_WHAT YOU NEED TO DO_:
Repeat the data verbatim.

* Start *

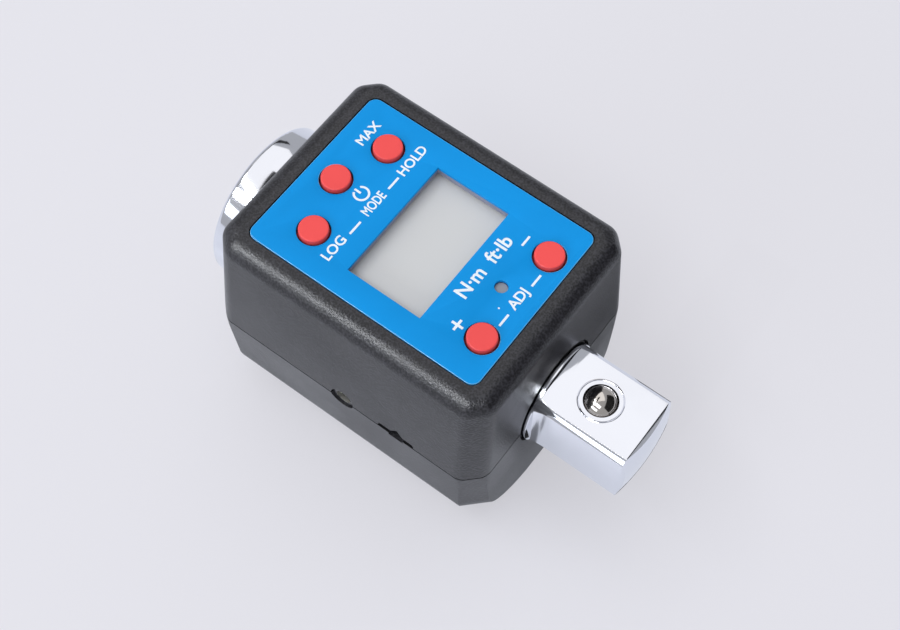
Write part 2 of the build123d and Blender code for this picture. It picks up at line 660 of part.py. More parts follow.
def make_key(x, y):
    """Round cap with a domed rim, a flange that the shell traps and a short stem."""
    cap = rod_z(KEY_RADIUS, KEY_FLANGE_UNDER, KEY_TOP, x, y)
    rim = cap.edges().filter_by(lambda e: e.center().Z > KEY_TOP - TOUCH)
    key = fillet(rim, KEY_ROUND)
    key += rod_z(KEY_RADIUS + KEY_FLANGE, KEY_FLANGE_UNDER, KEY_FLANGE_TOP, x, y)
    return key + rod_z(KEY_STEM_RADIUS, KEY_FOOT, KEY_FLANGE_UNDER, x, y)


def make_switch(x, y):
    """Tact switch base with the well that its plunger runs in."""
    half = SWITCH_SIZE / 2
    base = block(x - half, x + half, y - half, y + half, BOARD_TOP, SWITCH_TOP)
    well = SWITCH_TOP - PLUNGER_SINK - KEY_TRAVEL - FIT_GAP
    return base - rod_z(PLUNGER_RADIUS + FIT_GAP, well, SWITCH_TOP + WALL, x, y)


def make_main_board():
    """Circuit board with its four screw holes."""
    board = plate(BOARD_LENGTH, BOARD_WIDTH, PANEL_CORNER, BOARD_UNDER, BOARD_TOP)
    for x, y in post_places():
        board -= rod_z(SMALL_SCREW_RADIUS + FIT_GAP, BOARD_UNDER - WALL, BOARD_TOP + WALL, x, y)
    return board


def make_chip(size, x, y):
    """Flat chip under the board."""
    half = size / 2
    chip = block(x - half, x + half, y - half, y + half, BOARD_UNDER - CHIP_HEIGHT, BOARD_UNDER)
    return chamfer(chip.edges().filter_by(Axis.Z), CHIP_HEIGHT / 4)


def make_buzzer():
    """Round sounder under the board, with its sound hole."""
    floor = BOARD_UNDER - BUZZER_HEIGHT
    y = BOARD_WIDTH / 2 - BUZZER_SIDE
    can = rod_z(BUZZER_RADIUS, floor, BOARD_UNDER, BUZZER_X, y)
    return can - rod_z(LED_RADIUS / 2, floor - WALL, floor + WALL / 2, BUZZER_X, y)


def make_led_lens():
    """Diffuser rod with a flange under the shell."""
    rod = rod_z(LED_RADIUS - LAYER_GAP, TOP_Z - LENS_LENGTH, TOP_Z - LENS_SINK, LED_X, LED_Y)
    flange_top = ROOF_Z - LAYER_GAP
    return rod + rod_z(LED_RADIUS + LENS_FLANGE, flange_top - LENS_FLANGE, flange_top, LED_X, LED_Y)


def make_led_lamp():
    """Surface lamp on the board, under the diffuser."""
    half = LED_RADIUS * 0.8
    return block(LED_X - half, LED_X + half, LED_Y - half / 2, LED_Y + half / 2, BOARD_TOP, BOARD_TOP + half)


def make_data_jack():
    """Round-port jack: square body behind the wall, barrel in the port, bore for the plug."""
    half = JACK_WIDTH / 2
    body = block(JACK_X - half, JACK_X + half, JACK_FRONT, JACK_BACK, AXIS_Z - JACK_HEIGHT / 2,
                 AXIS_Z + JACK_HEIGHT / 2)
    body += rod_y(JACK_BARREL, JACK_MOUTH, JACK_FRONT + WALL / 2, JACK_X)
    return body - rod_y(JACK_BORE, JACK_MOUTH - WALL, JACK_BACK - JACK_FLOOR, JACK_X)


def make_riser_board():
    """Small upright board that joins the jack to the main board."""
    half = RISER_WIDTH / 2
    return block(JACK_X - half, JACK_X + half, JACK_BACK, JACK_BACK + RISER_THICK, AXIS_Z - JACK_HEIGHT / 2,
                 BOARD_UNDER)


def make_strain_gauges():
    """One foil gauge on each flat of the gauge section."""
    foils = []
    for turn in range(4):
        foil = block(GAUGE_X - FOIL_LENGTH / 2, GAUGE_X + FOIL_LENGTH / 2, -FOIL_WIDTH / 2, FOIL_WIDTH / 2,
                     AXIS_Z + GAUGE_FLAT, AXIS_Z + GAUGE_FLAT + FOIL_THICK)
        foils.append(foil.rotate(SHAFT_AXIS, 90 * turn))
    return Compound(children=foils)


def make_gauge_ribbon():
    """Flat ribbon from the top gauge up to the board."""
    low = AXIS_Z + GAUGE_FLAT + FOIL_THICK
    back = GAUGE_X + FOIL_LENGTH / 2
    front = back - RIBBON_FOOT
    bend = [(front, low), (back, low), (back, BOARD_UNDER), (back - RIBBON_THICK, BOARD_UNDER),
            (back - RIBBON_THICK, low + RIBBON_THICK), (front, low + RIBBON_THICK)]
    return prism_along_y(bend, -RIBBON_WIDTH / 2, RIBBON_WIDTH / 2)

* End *

_SOLUTION FOR THIS TASK_:
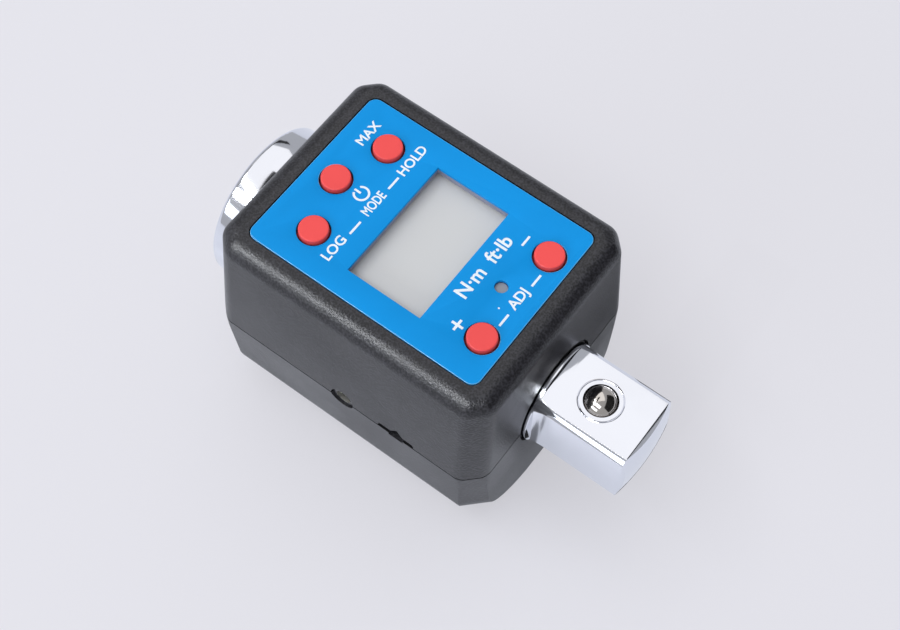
Write part 2 of the build123d and Blender code for this picture. It picks up at line 660 of part.py. More parts follow.
def make_key(x, y):
    """Round cap with a domed rim, a flange that the shell traps and a short stem."""
    cap = rod_z(KEY_RADIUS, KEY_FLANGE_UNDER, KEY_TOP, x, y)
    rim = cap.edges().filter_by(lambda e: e.center().Z > KEY_TOP - TOUCH)
    key = fillet(rim, KEY_ROUND)
    key += rod_z(KEY_RADIUS + KEY_FLANGE, KEY_FLANGE_UNDER, KEY_FLANGE_TOP, x, y)
    return key + rod_z(KEY_STEM_RADIUS, KEY_FOOT, KEY_FLANGE_UNDER, x, y)


def make_switch(x, y):
    """Tact switch base with the well that its plunger runs in."""
    half = SWITCH_SIZE / 2
    base = block(x - half, x + half, y - half, y + half, BOARD_TOP, SWITCH_TOP)
    well = SWITCH_TOP - PLUNGER_SINK - KEY_TRAVEL - FIT_GAP
    return base - rod_z(PLUNGER_RADIUS + FIT_GAP, well, SWITCH_TOP + WALL, x, y)


def make_main_board():
    """Circuit board with its four screw holes."""
    board = plate(BOARD_LENGTH, BOARD_WIDTH, PANEL_CORNER, BOARD_UNDER, BOARD_TOP)
    for x, y in post_places():
        board -= rod_z(SMALL_SCREW_RADIUS + FIT_GAP, BOARD_UNDER - WALL, BOARD_TOP + WALL, x, y)
    return board


def make_chip(size, x, y):
    """Flat chip under the board."""
    half = size / 2
    chip = block(x - half, x + half, y - half, y + half, BOARD_UNDER - CHIP_HEIGHT, BOARD_UNDER)
    return chamfer(chip.edges().filter_by(Axis.Z), CHIP_HEIGHT / 4)


def make_buzzer():
    """Round sounder under the board, with its sound hole."""
    floor = BOARD_UNDER - BUZZER_HEIGHT
    y = BOARD_WIDTH / 2 - BUZZER_SIDE
    can = rod_z(BUZZER_RADIUS, floor, BOARD_UNDER, BUZZER_X, y)
    return can - rod_z(LED_RADIUS / 2, floor - WALL, floor + WALL / 2, BUZZER_X, y)


def make_led_lens():
    """Diffuser rod with a flange under the shell."""
    rod = rod_z(LED_RADIUS - LAYER_GAP, TOP_Z - LENS_LENGTH, TOP_Z - LENS_SINK, LED_X, LED_Y)
    flange_top = ROOF_Z - LAYER_GAP
    return rod + rod_z(LED_RADIUS + LENS_FLANGE, flange_top - LENS_FLANGE, flange_top, LED_X, LED_Y)


def make_led_lamp():
    """Surface lamp on the board, under the diffuser."""
    half = LED_RADIUS * 0.8
    return block(LED_X - half, LED_X + half, LED_Y - half / 2, LED_Y + half / 2, BOARD_TOP, BOARD_TOP + half)


def make_data_jack():
    """Round-port jack: square body behind the wall, barrel in the port, bore for the plug."""
    half = JACK_WIDTH / 2
    body = block(JACK_X - half, JACK_X + half, JACK_FRONT, JACK_BACK, AXIS_Z - JACK_HEIGHT / 2,
                 AXIS_Z + JACK_HEIGHT / 2)
    body += rod_y(JACK_BARREL, JACK_MOUTH, JACK_FRONT + WALL / 2, JACK_X)
    return body - rod_y(JACK_BORE, JACK_MOUTH - WALL, JACK_BACK - JACK_FLOOR, JACK_X)


def make_riser_board():
    """Small upright board that joins the jack to the main board."""
    half = RISER_WIDTH / 2
    return block(JACK_X - half, JACK_X + half, JACK_BACK, JACK_BACK + RISER_THICK, AXIS_Z - JACK_HEIGHT / 2,
                 BOARD_UNDER)


def make_strain_gauges():
    """One foil gauge on each flat of the gauge section."""
    foils = []
    for turn in range(4):
        foil = block(GAUGE_X - FOIL_LENGTH / 2, GAUGE_X + FOIL_LENGTH / 2, -FOIL_WIDTH / 2, FOIL_WIDTH / 2,
                     AXIS_Z + GAUGE_FLAT, AXIS_Z + GAUGE_FLAT + FOIL_THICK)
        foils.append(foil.rotate(SHAFT_AXIS, 90 * turn))
    return Compound(children=foils)


def make_gauge_ribbon():
    """Flat ribbon from the top gauge up to the board."""
    low = AXIS_Z + GAUGE_FLAT + FOIL_THICK
    back = GAUGE_X + FOIL_LENGTH / 2
    front = back - RIBBON_FOOT
    bend = [(front, low), (back, low), (back, BOARD_UNDER), (back - RIBBON_THICK, BOARD_UNDER),
            (back - RIBBON_THICK, low + RIBBON_THICK), (front, low + RIBBON_THICK)]
    return prism_along_y(bend, -RIBBON_WIDTH / 2, RIBBON_WIDTH / 2)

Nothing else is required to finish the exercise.